I don’t believe anyone who says they don’t have the time. I find it slightly insulting because the inference is that they are so busy (and I’m not). I’d much prefer someone to say “I wouldn’t want to do that”. Everyone can spare 45 minutes a week for something they enjoy.
And this brings me to the second point. I blog because I enjoy doing it. I like writing – it’s a dying art in the world of email. I think in a very scattergun way with lots of half-ideas, concepts and daydreams. People who know me will know that I will seem to change the subject in conversation because my mind has been wandering off from the topic through strange connections. I can see the link but those around me may not. Writing brings the discipline of being able to express things concisely. I learn from the process. If it can’t be written down it either isn’t worth thinking about or it is unfinished.

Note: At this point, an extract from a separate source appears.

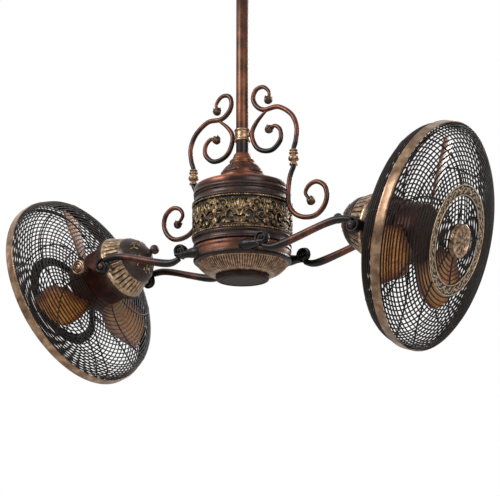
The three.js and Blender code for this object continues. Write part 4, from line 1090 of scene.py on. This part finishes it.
SPOKE_SWEEP = 34


def along(line, spacing):
    """Places on a (radius, height) line, each spacing(radius) millimetres on from the one before."""
    fine = flowing(line, 12)
    out = [fine[0]]
    left = spacing(fine[0][0])
    for a, b in zip(fine, fine[1:]):
        left -= math.dist(a, b)
        if left <= 0:
            out.append(b)
            left = spacing(b[0])
    return out


def grille(name, line, hand, wall_radius):
    """Wire rings on a dome line, close outside the wall radius, with radial wires that sweep by hand
    to one side or the other."""
    wires = []
    for radius, height in along(line, lambda at: WALL_GAP if at > wall_radius else FACE_GAP):
        deselect()
        bpy.ops.mesh.primitive_torus_add(major_segments=112 if radius > 90 else 72, minor_segments=6,
                                         major_radius=radius * MM, minor_radius=WIRE_R * MM,
                                         location=(0, 0, height * MM))
        wires.append(bpy.context.object)
    fine = flowing(line, 3)
    for k in range(SPOKE_COUNT):
        points = []
        for radius, height in fine:
            share = (fine[0][0] - radius) / (fine[0][0] - fine[-1][0])
            angle = 2 * math.pi * k / SPOKE_COUNT + hand * math.radians(SPOKE_SWEEP) * math.sin(share * 1.7)
            points.append((radius * math.cos(angle), radius * math.sin(angle), height - SPOKE_DROP))
        wires.append(bent_bar("spoke", points, [SPOKE_R] * len(points), 8, 1))
    cage = joined(wires, name)
    bpy.ops.object.transform_apply(location=True, rotation=True, scale=True)
    bpy.ops.object.shade_smooth()
    return cage


# dip-coated wire: black-brown, with only a faint gloss
wire_lacquer = rubbed_lacquer("black-brown lacquer on steel wire", "#080605", "#120c0a", "#24170f", 0, 0.45,
                              12)
wire_lacquer.node_tree.nodes["Principled BSDF"].inputs["Specular IOR Level"].default_value = 0.2
for model, node in ((grille("rear_wire_grille", REAR_LINE, 1, REAR_WALL_R), "rear_grille"),
                    (grille("front_wire_grille", FRONT_LINE, -1, FRONT_WALL_R), "front_grille")):
    set_on_heads(model, "head", "wire", wire_lacquer, node)


# ------------------------------------------------------------------ head: medallion ring and badge
# A flat cast ring on the front grille has gilt scrolls in relief between two gilt borders. In its
# middle sits a domed bronze badge with a plain rosette inside a raised rim.
MEDAL_IN = 84
MEDAL_OUT = 105
MEDAL_SEAT = 176.3
MEDAL_FACE = 177.4
MEDAL_TOP = 178.5  # the relief stands no higher
MEDAL_EDGE = 1.15  # half the thickness of the round borders
MEDAL_MID = (MEDAL_IN + MEDAL_OUT) / 2
MEDAL_REPEATS = 14
MEDAL_SWING = 2 * math.pi * MEDAL_MID / MEDAL_REPEATS  # width of one repeat along the ring
BADGE = [(0.01, 176.9), (31.4, 176.9), (32, 178), (32, 185.6), (31.4, 187.6), (29.6, 188.7), (27.8, 188.5),
         (26.6, 187), (25.6, 184.6), (24.6, 184.4), (23.6, 185.8), (20, 186.9), (14, 187.6), (7, 188),
         (0.01, 188.1)]
PETALS = 8
PETAL_DEPTH = 2.1
ROSETTE_R = 24
ROSETTE_LOW = 185.5  # the rosette's face lies above this height
BUTTON_R = 5
BUTTON_RISE = 0.3
GROOVE_R = 6  # a groove runs round the button
GROOVE_WIDTH = 1.1
GROOVE_DEPTH = 1.1


def round_ring(k, u, depth, h):
    """Bends the relief's repeat k round the medallion and lays it on the face."""
    angle = (u + k * MEDAL_SWING) / MEDAL_MID
    radius = (MEDAL_IN + 1 + h * 0.95) * MM
    return radius * math.sin(angle), radius * math.cos(angle), min(177.3 - depth * 0.55, MEDAL_TOP) * MM


def rosette(angle, radius, height):
    """Petals round a button, cut into the badge's face."""
    if height < ROSETTE_LOW or radius > ROSETTE_R:
        return 0
    if radius < BUTTON_R:
        return BUTTON_RISE
    groove = GROOVE_DEPTH * math.exp(-((radius - GROOVE_R) / GROOVE_WIDTH) ** 2)
    valley = 1 - abs(math.cos(PETALS / 2 * angle)) ** 0.5
    fade = math.sin(math.pi * min(1, (radius - 3) / 22)) ** 0.5  # shallow at the button and the rim
    return -groove - PETAL_DEPTH * valley * fade


# the plate takes the same flat black: painted shadow under the gilt scrolls
plate = turned("medallion_plate", [(MEDAL_IN, MEDAL_SEAT), (MEDAL_OUT, MEDAL_SEAT), (MEDAL_OUT, MEDAL_FACE),
                                   (MEDAL_IN, MEDAL_FACE)], 160, closed=True)
soften(plate)
set_on_heads(plate, "head", "aged_bronze", shadow_black, "medallion")

relief = [tendril([(-MEDAL_SWING / 2, 4), (-12, 6), (-4, 13), (5, 15), (9, 10), (5, 6), (1, 9)], 3.0),
          tendril([(9, 13), (15, 15), (MEDAL_SWING / 2, 16)], 2.8),
          leaf(-13, 6, 9, 4.6, -20, 1.6), leaf(-9, 9, 7, 4, 50, 1.6), leaf(-16, 8, 8, 4, -60, 1.6),
          leaf(12, 14, 9, 4.4, 165, 1.6), leaf(16, 15, 9, 4.2, 130, 1.6), leaf(4, 7, 4, 4, 0, 1.6),
          leaf(-3, 5, 8, 4, 95, 1.6), leaf(-14, 15, 8, 4, 80, 1.6)]
parts = wrapped(joined(relief, "medal_scroll"), MEDAL_REPEATS, round_ring)
for radius in (MEDAL_IN + 1.2, MEDAL_OUT - 1.2):
    deselect()
    bpy.ops.mesh.primitive_torus_add(major_segments=160, minor_segments=8, major_radius=radius * MM,
                                     minor_radius=MEDAL_EDGE * MM, location=(0, 0, MEDAL_FACE * MM))
    bpy.ops.object.transform_apply(location=True)
    parts.append(bpy.context.object)
gilt_ring = joined(parts, "medallion_relief")
bpy.ops.object.shade_smooth_by_angle(angle=math.radians(RELIEF_CREASE))
# pale old gold with brown in small cloudy patches
medal_gold = rubbed_lacquer("antique gold on cast ring", "#3a2c20", "#a3886a", "#e0c9aa", 0.75, 0.34, 5)
set_on_heads(gilt_ring, "head", "aged_bronze", medal_gold)

# the brightest bronze on the fan, rubbed on the petals, with painted shade between them
badge_bronze = rubbed_lacquer("polished bronze", "#2b1d14", "#8c6f57", "#d6bb9e", 0.78, 0.28, 6, carved=0.42)
badge = turned("rosette_badge", [*BADGE[:4], *flowing(BADGE[4:], 5)], 160)
carve(badge, rosette, 2, upward=True)
soften(badge)
set_on_heads(badge, "head", "bronze_casting", badge_bronze, "badge")


# ------------------------------------------------------------------ head: lock knob
# A turned bronze knob on a dark shank stands out of the motor body. Its face has rings turned in it.
KNOB_SHANK = [(0.01, 49.6), (5, 49.6), (5, 61.8), (7, 61.9), (7, 74), (7.8, 75), (7.8, 78), (7, 79),
              (7, 91.4), (0.01, 91.4)]
KNOB_FACE = [(0.01, 91.6), (13.4, 91.6), (15.4, 92.4), (16, 93.6), (16, 97), (15.4, 98.6), (14, 99.6),
             (12.8, 99.4), (12, 97.6), (11, 97.4), (10.2, 99), (8.6, 99.2), (7.8, 97.6), (6.8, 97.6),
             (5.8, 99.1), (3, 99.7), (0.01, 99.8)]
KNOB_AT = 50  # along the head's axis
KNOB_GROOVES = ((6.2, 8.2), (10.4, 12.7))  # radii
KNOB_FACE_LOW = 97
# the grooves are marked, not cut, so that the bronze paints shade in them
SHADE_MARK_DEPTH = 0.001  # a depth too small to see, for a hollow that is marked and not cut


def knob_grooves(angle, radius, height):
    """Leaves the shape alone and marks the two grooves turned in the face for painted shade."""
    in_groove = any(low < radius < high for low, high in KNOB_GROOVES)
    return -SHADE_MARK_DEPTH if height > KNOB_FACE_LOW and in_groove else 0


knob_place = Matrix.Translation((0, 0, KNOB_AT * MM)) @ Matrix.Rotation(math.pi / 2, 4, "X")
shank = turned("knob_shank", KNOB_SHANK, 40)
soften(shank)
settle(shank, knob_place)
knob = turned("lock_knob_face", flowing(KNOB_FACE, 2), 64)
carve(knob, knob_grooves, SHADE_MARK_DEPTH, upward=True)
soften(knob)
settle(knob, knob_place)
set_on_heads(shank, "knob", "aged_bronze", dark_lacquer)
set_on_heads(knob, "knob", "aged_bronze", bronze, "lock_knob")


# ------------------------------------------------------------------ rotor
# A dark cup on the motor shaft carries three curved wooden blades, varnished amber, with painted shade
# towards the hub and the edges. Their middle face is given from root to tip and across.
HUB = [(0.01, 109.5), (38, 109.5), (50, 111), (54, 111.2), (56.6, 109.6), (57.9, 106.6), (58, 104),
       (58, 68.6), (55, 68.6), (55, 103.5), (5, 103.5), (5, 32.3), (0.01, 32.3)]
TIP_R = 188
ROOT_R = 59.6
ROOT_LEAST = 10
ROOT_HALF = 33.5
LEAD = 59.5  # width of the leading half, at its widest
TRAIL = 37
TRAIL_TIP = 26
LEAD_CUT = 13  # the end's leading corner is cut back by this much
TRAIL_CUT = 10
WIDEST = 0.52  # share of the length at which the blade reaches its full width
ROOT_PITCH = 30
TWIST = 12
CAMBER = 5
CAMBER_DROP = 3.3
BLADES = 3
BLADE_AT = 103
REST_TURN = -6
BLADE_THICK = 3.0

hub = turned("rotor_cup", HUB, 120)
soften(hub)
set_on_heads(hub, "rotor", "dark_casting", motor_brown, "rotor_hub")


def blade_point(s, c):
    """A place on the blade's middle face: s runs from root to tip and c from trailing to leading edge."""
    pitch = math.radians(ROOT_PITCH - TWIST * s)
    t = min(1, s / WIDEST)
    half = ROOT_HALF + ((LEAD if c > 0 else TRAIL) - ROOT_HALF) * t * t * (3 - 2 * t)
    if c < 0:
        half -= (TRAIL - TRAIL_TIP) * (max(0, s - WIDEST) / (1 - WIDEST)) ** 2
    chord = c * half
    lift = CAMBER * (1 - c * c) - CAMBER_DROP
    y = chord * math.cos(pitch) - lift * math.sin(pitch)
    root = math.sqrt(max(ROOT_R ** 2 - y ** 2, ROOT_LEAST ** 2))
    tip = TIP_R - (LEAD_CUT * c ** 2.2 if c > 0 else TRAIL_CUT * c * c)
    return root + (tip - root) * s, y, chord * math.sin(pitch) + lift * math.cos(pitch)


def wood():
    """Varnished hardwood veneer: grain lines 1 to 2 mm apart along the blade, amber in the middle and
    darkened by painted shade at the edges and the root, under a clear coat."""
    material = bpy.data.materials.new("amber varnished wood")
    material.use_nodes = True
    tree = material.node_tree
    shader = tree.nodes["Principled BSDF"]
    sheet_uv = add_node(tree, "ShaderNodeUVMap").outputs["UV"]
    stretch = add_node(tree, "ShaderNodeMapping", {"Vector": sheet_uv, "Scale": (1.3, 26.0, 1.0)})
    grain = add_node(tree, "ShaderNodeTexNoise", {"Vector": stretch.outputs["Vector"], "Scale": 2.2,
                                                  "Detail": 6.0, "Roughness": 0.6, "Distortion": 0.4})
    edge = add_node(tree, "ShaderNodeSeparateXYZ", {"Vector": sheet_uv})
    across = add_node(tree, "ShaderNodeMath", {0: edge.outputs["Y"], 1: 0.5}, operation="SUBTRACT")
    rim = add_node(tree, "ShaderNodeMath", {0: across.outputs[0]}, operation="ABSOLUTE")
    # painted shade along the blade's edges and towards its root
    edge_shade = add_node(tree, "ShaderNodeMapRange", {
        "Value": rim.outputs[0], "From Min": 0.3, "From Max": 0.5, "To Min": 0.0, "To Max": 0.3},
        interpolation_type="SMOOTHSTEP")
    root_shade = add_node(tree, "ShaderNodeMapRange", {
        "Value": edge.outputs["X"], "From Min": 0.02, "From Max": 0.3, "To Min": 0.28, "To Max": 0.0},
        interpolation_type="SMOOTHSTEP")
    dark = add_node(tree, "ShaderNodeMath", {0: edge_shade.outputs["Result"], 1: root_shade.outputs["Result"]},
                    operation="ADD")
    tone = add_node(tree, "ShaderNodeMath", {0: grain.outputs["Fac"], 1: dark.outputs[0]},
                    operation="SUBTRACT")
    ramp = add_node(tree, "ShaderNodeValToRGB", {"Fac": tone.outputs[0]})
    ramp.color_ramp.elements[0].position = 0.1
    ramp.color_ramp.elements[0].color = srgb("#4d2009")
    ramp.color_ramp.elements[1].position = 0.68
    ramp.color_ramp.elements[1].color = srgb("#e6a755")
    ramp.color_ramp.elements.new(0.4).color = srgb("#a0581f")
    shader.inputs["Roughness"].default_value = 0.38
    shader.inputs["Coat Weight"].default_value = 0.5
    shader.inputs["Coat Roughness"].default_value = 0.15
    tree.links.new(ramp.outputs["Color"], shader.inputs["Base Color"])
    return material


veneer = wood()
for number in range(BLADES):
    deselect()
    bpy.ops.mesh.primitive_grid_add(x_subdivisions=26, y_subdivisions=20, size=1)
    blade = bpy.context.object
    blade.name = f"wooden_blade_{number + 1}"
    for vertex in blade.data.vertices:
        s, c = vertex.co.x + 0.5, 2 * vertex.co.y
        x, y, z = blade_point(s, c)
        vertex.co = (x * MM, y * MM, z * MM)
    thick = blade.modifiers.new("thickness", "SOLIDIFY")
    thick.thickness = BLADE_THICK * MM
    thick.offset = 0
    bpy.ops.object.modifier_apply(modifier=thick.name)
    soften(blade, 0.9, 2, 50)
    settle(blade, Matrix.Rotation(math.radians(REST_TURN + 360 / BLADES * number), 4, "Z")
           @ Matrix.Translation((0, 0, BLADE_AT * MM)))
    for side, place in HEADS.items():
        piece = duplicate(blade)
        settle(piece, place)
        piece.name = f"{blade.name}_{side}"
        finish_piece(piece, f"rotor_{side}", "blade_wood", veneer, f"blade_{side}_{number + 1}")
    bpy.data.objects.remove(blade)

I also like the danger of blogging. I hope I write honestly and I like the idea of being judged by an audience – even the small one which blogging at my level affords. I like the way that social media brings people together around subjects and the way that Social Media debunks the party line. I will stand my opinion up against anyone else’s. If so-called experts can take diametrically opposing views backed up by evidence then why can’t I join in with equal validity? We all know that sometimes you can be too close to something to see the blindingly obvious. If only more 50000-feet observers had spoken up about the Financial situation and drowned out the nonsense of the so-called professionals who had a vested interest which tarnished their view! Through blogging I have been constructively criticised by teachers about my views on education, by Planners on planning, by house-buyers on housing and this is exactly how it should be. I learn and change my opinion on things – to some extent my blogs are trying to say “tell me why I’m wrong about this because otherwise I think I’m right”. How else am I going to get an opportunity to tap into the range of views? That interaction and the willingness to put forward ideas used to be far more prevalent in recent history. These days the media is far more skilled at propaganda and opinion concealed as news. If the BBC can have a correspondent with free air time to merely speculate on what will happen why on earth can’t you or I? If the tabloids turn out hate stories on a daily basis to sell newspapers surely there needs to be something which reflects everyday happy and friendly life in Britain (and if just one of my opinions or ideas is on the mark I will have evidence to say I told you so).
I suppose that sums up (as the 1000 words approaches) why I blog and tweet. I believe that Social Media is reflecting a deep-seated need to be open and to share and I want to be part of it. It is a wonderful counterbalance to all the negativity and violence which has taken over our mainstream media and it gives a voice to millions of people like me.